### EXERCISE OBJECTIVE
Only the lines from the one containing "(0, 0)), amount=HEAD_AERATOR_T)" through the one containing "import math" are to be copied, exactly and with both ends kept.
--- --- ---
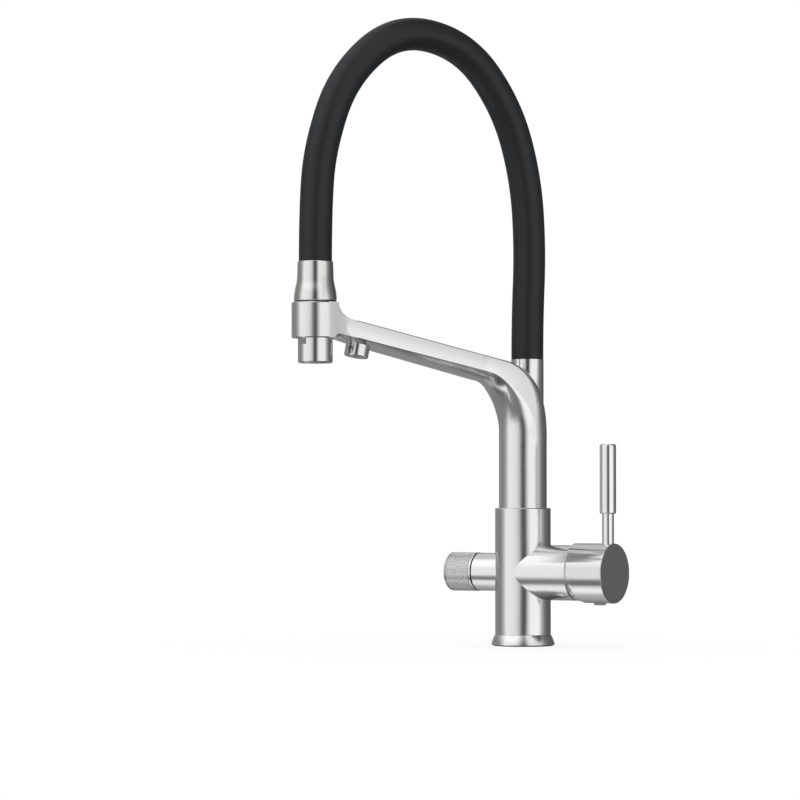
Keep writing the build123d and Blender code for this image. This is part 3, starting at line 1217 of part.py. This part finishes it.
# Spray head
with BuildPart() as head_bell:
    with BuildSketch(HEAD):
        with BuildLine():
            foot_wide = HEAD_R + BELL_FLARE
            waist = HEAD_R + BELL_WAIST
            curve_z = bell_bottom + BELL_EDGE
            half_way = ((foot_wide + waist) / 2, curve_z + BELL_CURVE / 2)
            lip_r = waist - 0.25
            Line((HEAD_R, bell_bottom), (foot_wide - BELL_EDGE, bell_bottom))
            RadiusArc((foot_wide - BELL_EDGE, bell_bottom), (foot_wide, curve_z), -BELL_EDGE)
            lower_curve = TangentArc((foot_wide, curve_z), half_way, tangent=(0, 1))
            TangentArc(half_way, (waist, curve_z + BELL_CURVE), tangent=lower_curve % 1)
            Polyline(
                (waist, curve_z + BELL_CURVE),
                (lip_r, bell_top - 0.3),
                (lip_r - 0.2, bell_top),
                (HOSE_R + GAP, bell_top),
                (HOSE_R + GAP, bell_top - BELL_LIP_L),
                (BELL_CAVITY_R, bell_top - BELL_LIP_L),
                (BELL_CAVITY_R, nozzle_top),
                (HEAD_R, nozzle_top),
                (HEAD_R, bell_bottom),
            )
        make_face()
    revolve(axis=HEAD_AXIS)
head_bell.part.label = "head_bell"
export_step(head_bell.part, "parts/head_bell.step")

with BuildPart() as nozzle_body:
    thread_top = nozzle_seam + NOZZLE_THREAD_L + NOZZLE_SEAL_T
    revolve(
        polygon(
            HEAD,
            (NOZZLE_THREAD_R, nozzle_seam),
            (HEAD_R - SEAM_DEPTH, nozzle_seam),
            (HEAD_R - SEAM_DEPTH, nozzle_seam + SEAM_DEPTH),
            (HEAD_R, nozzle_seam + SEAM_DEPTH),
            (HEAD_R, nozzle_top),
            (SWIVEL_R + RUNNING, nozzle_top),
            (SWIVEL_R + RUNNING, nozzle_top - NOZZLE_PLATE_T),
            (NOZZLE_BORE_R, nozzle_top - NOZZLE_PLATE_T),
            (NOZZLE_BORE_R, thread_top),
            (NOZZLE_THREAD_R, thread_top),
        ),
        axis=HEAD_AXIS,
    )
    oring_low = nozzle_top - (NOZZLE_PLATE_T + SWIVEL_SEAL_H) / 2
    oring_groove = circles(upright(oring_low, ring_at), SWIVEL_SEAL_R, (0, 0))
    extrude(oring_groove, amount=SWIVEL_SEAL_H, mode=Mode.SUBTRACT)
    flat_low = HEAD.origin + Vector(0, 0, nozzle_seam + FLAT_FROM)
    with BuildSketch(Plane(origin=flat_low, x_dir=arm_out, z_dir=(0, 0, 1))):
        Rectangle(4 * HEAD_R, 4 * HEAD_R)
        Rectangle(2 * FLAT_OFFSET, 4 * HEAD_R, mode=Mode.SUBTRACT)
    extrude(amount=FLAT_H, mode=Mode.SUBTRACT)
nozzle_body.part.label = "nozzle_body"
export_step(nozzle_body.part, "parts/nozzle_body.step")

with BuildPart() as swivel_oring:
    extrude(washer(upright(oring_low, ring_at), SWIVEL_SEAL_R, SWIVEL_R + 0.03), amount=SWIVEL_SEAL_H)
swivel_oring.part.label = "swivel_oring"
export_step(swivel_oring.part, "parts/swivel_oring.step")

with BuildPart() as check_valve:
    check_valve_z = nozzle_seam + CHECK_VALVE_LIFT
    valve_ring = washer(upright(check_valve_z, ring_at), NOZZLE_BORE_R, CHECK_VALVE_BORE_R)
    extrude(valve_ring, amount=CHECK_VALVE_T)
    with BuildSketch(upright(check_valve_z, ring_at)):
        with PolarLocations(0, 3):
            Rectangle(2 * NOZZLE_BORE_R - 4, 1.4)
        Circle(2.4)
    extrude(amount=1.6)
check_valve.part.label = "check_valve"
export_step(check_valve.part, "parts/check_valve.step")

with BuildPart() as nozzle_seal:
    seal_low = nozzle_seam + NOZZLE_THREAD_L
    extrude(washer(upright(seal_low, ring_at), NOZZLE_THREAD_R, NOZZLE_BORE_R), amount=NOZZLE_SEAL_T)
nozzle_seal.part.label = "nozzle_seal"
export_step(nozzle_seal.part, "parts/nozzle_seal.step")

with BuildPart() as nozzle_collar:
    extrude(circles(upright(nozzle_bottom, ring_at), HEAD_R, (0, 0)), amount=NOZZLE_COLLAR_H)
    fillet(nozzle_collar.edges().group_by(Axis.Z)[0], NOZZLE_EDGE)
    extrude(circles(upright(nozzle_seam, ring_at), NOZZLE_THREAD_R, (0, 0)), amount=NOZZLE_THREAD_L)
    collar_foot = upright(nozzle_bottom, ring_at)
    collar_bore = circles(collar_foot, NOZZLE_BORE_R, (0, 0))
    extrude(collar_bore, amount=NOZZLE_COLLAR_H + NOZZLE_THREAD_L, mode=Mode.SUBTRACT)
    aerator_seat = circles(collar_foot, HEAD_AERATOR_R, (0, 0))
    extrude(aerator_seat, amount=HEAD_AERATOR_INSET + HEAD_AERATOR_T, mode=Mode.SUBTRACT)
nozzle_collar.part.label = "nozzle_collar"
export_step(nozzle_collar.part, "parts/nozzle_collar.step")

with BuildPart() as nozzle_aerator:
    spray_face = upright(nozzle_bottom + HEAD_AERATOR_INSET, ring_at)
    extrude(circles(spray_face, HEAD_AERATOR_R, (0, 0)), amount=HEAD_AERATOR_T)
    extrude(honeycomb(spray_face, HEAD_AERATOR_R - 1.4), amount=HEAD_AERATOR_T, mode=Mode.SUBTRACT)
nozzle_aerator.part.label = "nozzle_aerator"
export_step(nozzle_aerator.part, "parts/nozzle_aerator.step")
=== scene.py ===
"""Looks of a three-way kitchen mixer tap: camera, studio light, finishes, knurled knob and hoses.

Lengths are in metres and +Z is up.
"""

import bpy
import json
import math
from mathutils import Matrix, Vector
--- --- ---
### OUTPUT OF THE EXERCISE
    extrude(circles(spray_face, HEAD_AERATOR_R, (0, 0)), amount=HEAD_AERATOR_T)
    extrude(honeycomb(spray_face, HEAD_AERATOR_R - 1.4), amount=HEAD_AERATOR_T, mode=Mode.SUBTRACT)
nozzle_aerator.part.label = "nozzle_aerator"
export_step(nozzle_aerator.part, "parts/nozzle_aerator.step")
=== scene.py ===
"""Looks of a three-way kitchen mixer tap: camera, studio light, finishes, knurled knob and hoses.

Lengths are in metres and +Z is up.
"""

import bpy
import json
import math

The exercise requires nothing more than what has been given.